Data in this exercise —

++++++

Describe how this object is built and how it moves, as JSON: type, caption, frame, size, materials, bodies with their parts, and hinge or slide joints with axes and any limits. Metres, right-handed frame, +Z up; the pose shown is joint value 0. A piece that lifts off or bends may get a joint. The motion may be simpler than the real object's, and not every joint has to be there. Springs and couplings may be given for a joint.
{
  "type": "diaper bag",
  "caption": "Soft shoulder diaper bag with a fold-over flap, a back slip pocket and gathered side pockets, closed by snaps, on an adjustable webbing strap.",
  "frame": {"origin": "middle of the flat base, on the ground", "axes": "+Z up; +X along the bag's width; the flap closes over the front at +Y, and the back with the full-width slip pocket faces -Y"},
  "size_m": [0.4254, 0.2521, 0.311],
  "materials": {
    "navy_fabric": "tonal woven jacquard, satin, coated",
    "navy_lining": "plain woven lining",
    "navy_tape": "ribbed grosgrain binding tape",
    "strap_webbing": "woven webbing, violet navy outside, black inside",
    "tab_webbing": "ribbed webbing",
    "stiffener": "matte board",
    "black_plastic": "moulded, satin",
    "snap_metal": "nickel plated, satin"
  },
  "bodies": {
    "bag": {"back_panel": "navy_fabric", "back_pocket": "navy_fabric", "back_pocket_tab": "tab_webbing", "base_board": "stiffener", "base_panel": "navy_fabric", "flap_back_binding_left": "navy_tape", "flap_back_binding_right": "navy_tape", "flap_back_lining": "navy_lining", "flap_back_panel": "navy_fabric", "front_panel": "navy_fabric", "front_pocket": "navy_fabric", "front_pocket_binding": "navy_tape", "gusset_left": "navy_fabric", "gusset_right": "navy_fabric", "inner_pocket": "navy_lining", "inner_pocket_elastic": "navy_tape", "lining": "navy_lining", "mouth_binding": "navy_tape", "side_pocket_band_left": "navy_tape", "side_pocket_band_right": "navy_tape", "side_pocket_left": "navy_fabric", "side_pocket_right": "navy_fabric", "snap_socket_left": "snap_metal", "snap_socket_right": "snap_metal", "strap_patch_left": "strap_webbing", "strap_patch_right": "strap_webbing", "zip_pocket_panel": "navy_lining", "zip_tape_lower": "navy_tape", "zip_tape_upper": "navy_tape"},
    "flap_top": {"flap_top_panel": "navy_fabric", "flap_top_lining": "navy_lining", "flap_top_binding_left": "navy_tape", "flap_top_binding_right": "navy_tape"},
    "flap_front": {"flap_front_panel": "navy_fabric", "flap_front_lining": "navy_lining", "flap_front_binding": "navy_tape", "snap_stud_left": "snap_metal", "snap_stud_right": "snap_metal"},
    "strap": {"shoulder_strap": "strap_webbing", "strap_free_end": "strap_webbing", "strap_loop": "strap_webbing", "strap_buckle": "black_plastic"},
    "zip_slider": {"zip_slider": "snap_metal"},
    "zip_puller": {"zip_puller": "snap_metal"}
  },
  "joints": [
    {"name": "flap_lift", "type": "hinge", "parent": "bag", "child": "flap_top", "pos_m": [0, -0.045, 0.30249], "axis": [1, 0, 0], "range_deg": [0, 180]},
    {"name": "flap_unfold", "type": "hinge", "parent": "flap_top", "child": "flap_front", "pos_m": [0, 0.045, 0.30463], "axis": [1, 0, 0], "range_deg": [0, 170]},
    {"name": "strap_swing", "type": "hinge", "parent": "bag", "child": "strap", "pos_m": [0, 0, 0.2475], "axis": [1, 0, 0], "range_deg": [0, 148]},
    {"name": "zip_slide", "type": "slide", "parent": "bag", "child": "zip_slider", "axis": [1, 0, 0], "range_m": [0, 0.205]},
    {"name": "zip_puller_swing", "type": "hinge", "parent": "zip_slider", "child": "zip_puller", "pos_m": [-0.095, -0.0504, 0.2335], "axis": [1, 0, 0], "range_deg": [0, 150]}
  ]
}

++++++

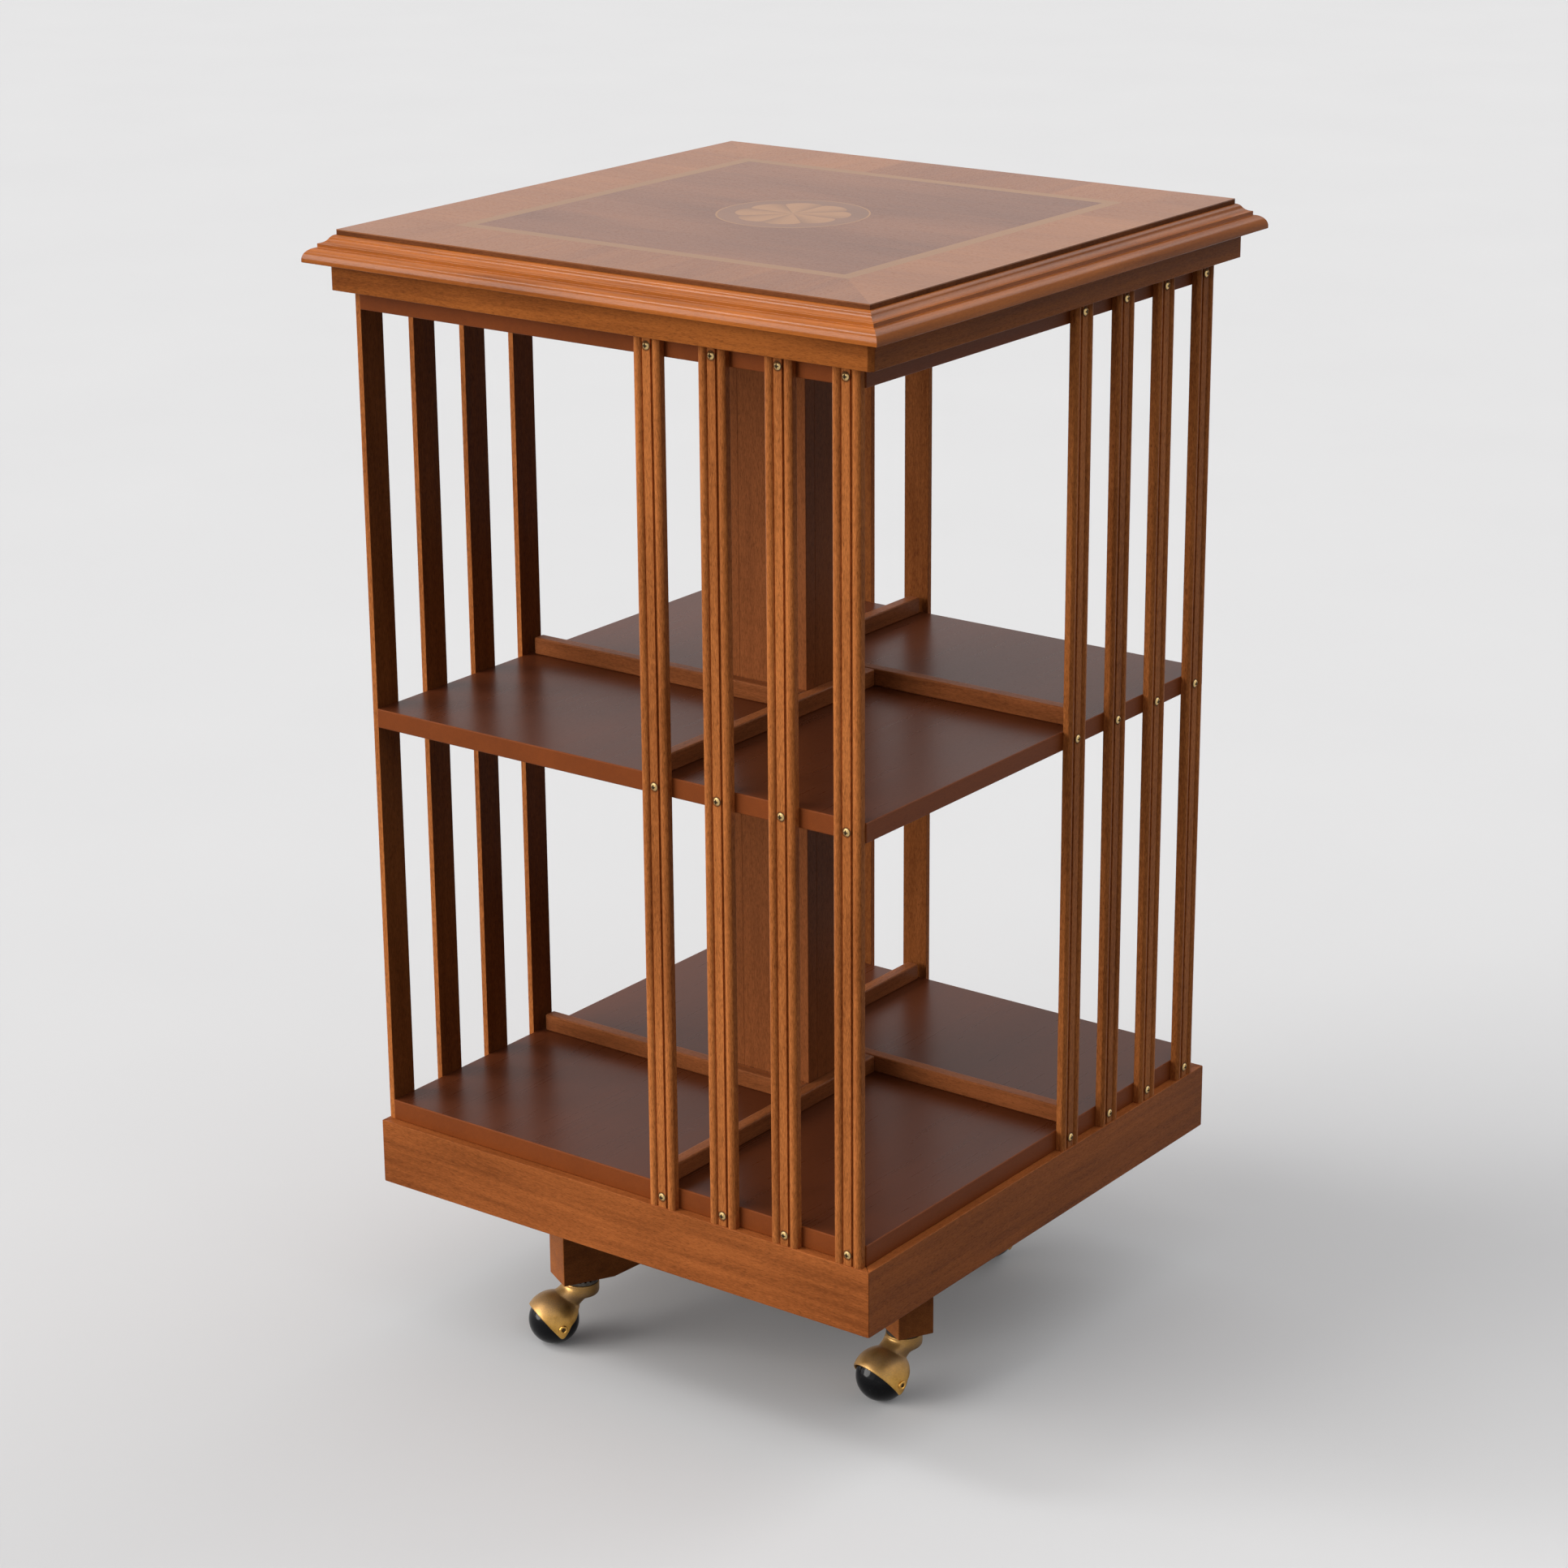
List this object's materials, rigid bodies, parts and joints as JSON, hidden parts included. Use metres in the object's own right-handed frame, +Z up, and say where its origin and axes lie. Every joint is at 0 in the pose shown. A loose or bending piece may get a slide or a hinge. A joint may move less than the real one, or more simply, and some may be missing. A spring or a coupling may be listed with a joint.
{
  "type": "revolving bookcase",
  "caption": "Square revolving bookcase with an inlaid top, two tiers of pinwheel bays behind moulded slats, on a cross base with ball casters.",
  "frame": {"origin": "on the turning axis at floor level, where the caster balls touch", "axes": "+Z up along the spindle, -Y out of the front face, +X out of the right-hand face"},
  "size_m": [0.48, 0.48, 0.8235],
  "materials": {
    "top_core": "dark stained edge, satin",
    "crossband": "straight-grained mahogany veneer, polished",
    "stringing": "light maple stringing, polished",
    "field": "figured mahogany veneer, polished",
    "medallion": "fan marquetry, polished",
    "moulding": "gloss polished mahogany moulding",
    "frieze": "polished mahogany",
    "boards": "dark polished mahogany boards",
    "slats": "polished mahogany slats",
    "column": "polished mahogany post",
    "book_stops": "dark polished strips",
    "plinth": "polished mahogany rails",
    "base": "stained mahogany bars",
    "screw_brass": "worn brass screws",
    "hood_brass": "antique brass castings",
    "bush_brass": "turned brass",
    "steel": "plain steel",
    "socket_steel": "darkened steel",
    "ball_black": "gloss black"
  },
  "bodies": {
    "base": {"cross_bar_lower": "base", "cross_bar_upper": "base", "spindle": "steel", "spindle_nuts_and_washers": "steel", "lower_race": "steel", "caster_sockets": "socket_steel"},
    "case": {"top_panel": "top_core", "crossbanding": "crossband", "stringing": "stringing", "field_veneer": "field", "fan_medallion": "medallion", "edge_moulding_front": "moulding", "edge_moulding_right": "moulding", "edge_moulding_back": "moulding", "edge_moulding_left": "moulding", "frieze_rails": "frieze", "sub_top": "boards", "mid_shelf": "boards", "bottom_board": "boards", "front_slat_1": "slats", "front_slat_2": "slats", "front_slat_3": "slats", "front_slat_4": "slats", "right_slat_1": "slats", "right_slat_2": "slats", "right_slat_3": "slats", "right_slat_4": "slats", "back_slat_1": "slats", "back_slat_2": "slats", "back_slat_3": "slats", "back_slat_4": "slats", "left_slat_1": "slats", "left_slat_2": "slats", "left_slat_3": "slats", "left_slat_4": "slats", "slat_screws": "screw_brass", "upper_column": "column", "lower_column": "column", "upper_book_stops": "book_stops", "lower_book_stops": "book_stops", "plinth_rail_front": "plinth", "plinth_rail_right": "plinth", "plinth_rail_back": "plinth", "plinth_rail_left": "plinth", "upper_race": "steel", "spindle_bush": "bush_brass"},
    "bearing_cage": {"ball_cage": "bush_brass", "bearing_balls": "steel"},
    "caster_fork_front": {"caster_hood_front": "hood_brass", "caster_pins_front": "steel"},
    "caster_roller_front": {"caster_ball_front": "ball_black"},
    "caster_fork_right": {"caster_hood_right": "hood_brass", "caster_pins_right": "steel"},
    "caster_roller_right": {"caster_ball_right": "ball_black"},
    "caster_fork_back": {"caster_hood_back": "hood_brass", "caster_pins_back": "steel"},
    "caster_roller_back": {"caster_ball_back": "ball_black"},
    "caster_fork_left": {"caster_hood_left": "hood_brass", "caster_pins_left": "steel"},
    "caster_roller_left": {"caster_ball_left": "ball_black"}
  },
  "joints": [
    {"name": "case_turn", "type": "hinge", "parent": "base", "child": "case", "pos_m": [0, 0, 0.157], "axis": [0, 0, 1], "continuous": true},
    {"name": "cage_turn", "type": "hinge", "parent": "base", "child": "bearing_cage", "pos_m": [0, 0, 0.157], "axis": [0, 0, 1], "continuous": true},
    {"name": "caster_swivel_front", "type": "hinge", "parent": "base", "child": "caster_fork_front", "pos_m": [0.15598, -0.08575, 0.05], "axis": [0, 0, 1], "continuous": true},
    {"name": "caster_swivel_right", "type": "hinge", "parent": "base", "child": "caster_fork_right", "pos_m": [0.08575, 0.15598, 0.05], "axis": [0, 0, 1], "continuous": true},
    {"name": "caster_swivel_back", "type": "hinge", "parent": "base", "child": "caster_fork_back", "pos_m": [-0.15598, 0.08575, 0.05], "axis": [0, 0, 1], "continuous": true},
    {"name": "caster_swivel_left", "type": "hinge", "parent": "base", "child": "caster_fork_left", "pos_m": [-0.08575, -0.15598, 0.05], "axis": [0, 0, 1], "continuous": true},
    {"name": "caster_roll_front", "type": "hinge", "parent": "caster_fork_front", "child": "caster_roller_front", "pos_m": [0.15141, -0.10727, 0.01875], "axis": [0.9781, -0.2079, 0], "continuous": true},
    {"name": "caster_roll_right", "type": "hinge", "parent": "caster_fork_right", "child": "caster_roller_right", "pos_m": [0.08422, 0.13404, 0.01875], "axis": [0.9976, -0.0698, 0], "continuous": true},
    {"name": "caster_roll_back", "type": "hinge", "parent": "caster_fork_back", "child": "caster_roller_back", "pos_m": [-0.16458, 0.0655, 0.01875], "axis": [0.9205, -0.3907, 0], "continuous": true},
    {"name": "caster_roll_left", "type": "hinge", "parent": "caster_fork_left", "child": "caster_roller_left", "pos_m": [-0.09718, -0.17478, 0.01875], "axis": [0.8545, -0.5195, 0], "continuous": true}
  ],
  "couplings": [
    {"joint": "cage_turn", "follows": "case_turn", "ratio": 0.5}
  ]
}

++++++

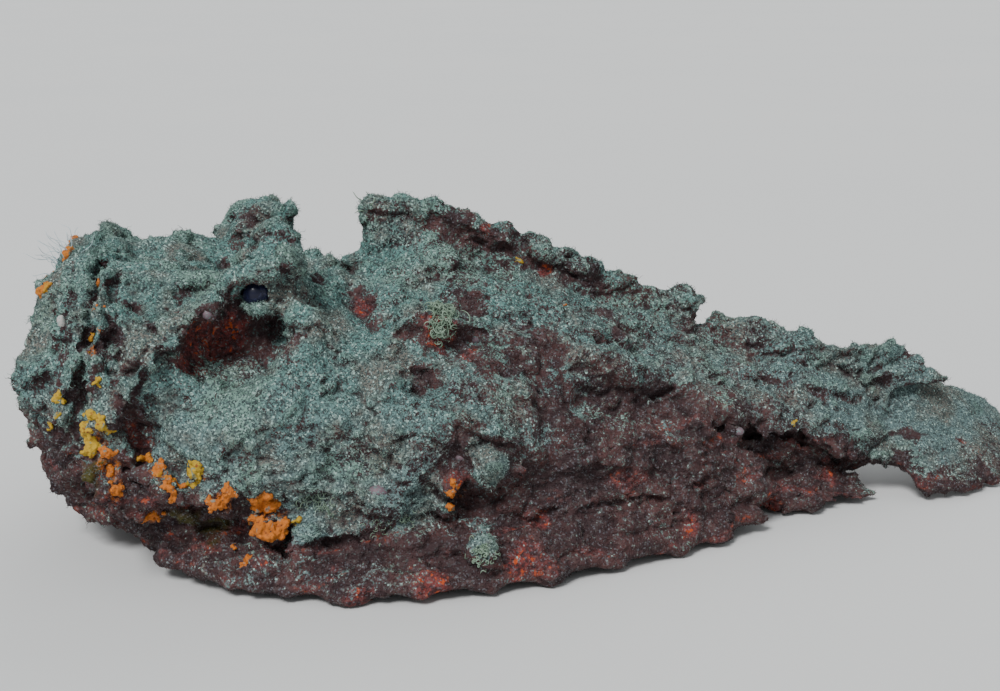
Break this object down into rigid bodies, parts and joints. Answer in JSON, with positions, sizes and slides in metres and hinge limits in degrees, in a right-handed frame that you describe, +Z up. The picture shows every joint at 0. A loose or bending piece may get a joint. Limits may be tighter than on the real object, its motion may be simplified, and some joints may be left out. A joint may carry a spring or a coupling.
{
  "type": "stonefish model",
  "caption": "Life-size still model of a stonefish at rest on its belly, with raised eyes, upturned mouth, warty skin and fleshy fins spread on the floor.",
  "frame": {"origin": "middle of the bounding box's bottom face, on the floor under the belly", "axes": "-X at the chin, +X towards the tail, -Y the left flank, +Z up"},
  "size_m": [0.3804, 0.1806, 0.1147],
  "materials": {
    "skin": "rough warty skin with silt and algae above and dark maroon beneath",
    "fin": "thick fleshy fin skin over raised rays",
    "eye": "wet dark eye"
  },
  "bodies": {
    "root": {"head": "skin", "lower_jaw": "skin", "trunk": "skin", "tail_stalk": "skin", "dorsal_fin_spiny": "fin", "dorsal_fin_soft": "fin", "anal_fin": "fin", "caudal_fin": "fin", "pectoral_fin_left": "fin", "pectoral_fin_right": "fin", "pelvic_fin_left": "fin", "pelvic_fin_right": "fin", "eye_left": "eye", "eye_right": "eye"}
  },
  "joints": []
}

++++++

Given problem — Find the string "JSON" in the entries above and return each line that holds it.

Exercise answer —
Describe how this object is built and how it moves, as JSON: type, caption, frame, size, materials, bodies with their parts, and hinge or slide joints with axes and any limits. Metres, right-handed frame, +Z up; the pose shown is joint value 0. A piece that lifts off or bends may get a joint. The motion may be simpler than the real object's, and not every joint has to be there. Springs and couplings may be given for a joint.
List this object's materials, rigid bodies, parts and joints as JSON, hidden parts included. Use metres in the object's own right-handed frame, +Z up, and say where its origin and axes lie. Every joint is at 0 in the pose shown. A loose or bending piece may get a slide or a hinge. A joint may move less than the real one, or more simply, and some may be missing. A spring or a coupling may be listed with a joint.
Break this object down into rigid bodies, parts and joints. Answer in JSON, with positions, sizes and slides in metres and hinge limits in degrees, in a right-handed frame that you describe, +Z up. The picture shows every joint at 0. A loose or bending piece may get a joint. Limits may be tighter than on the real object, its motion may be simplified, and some joints may be left out. A joint may carry a spring or a coupling.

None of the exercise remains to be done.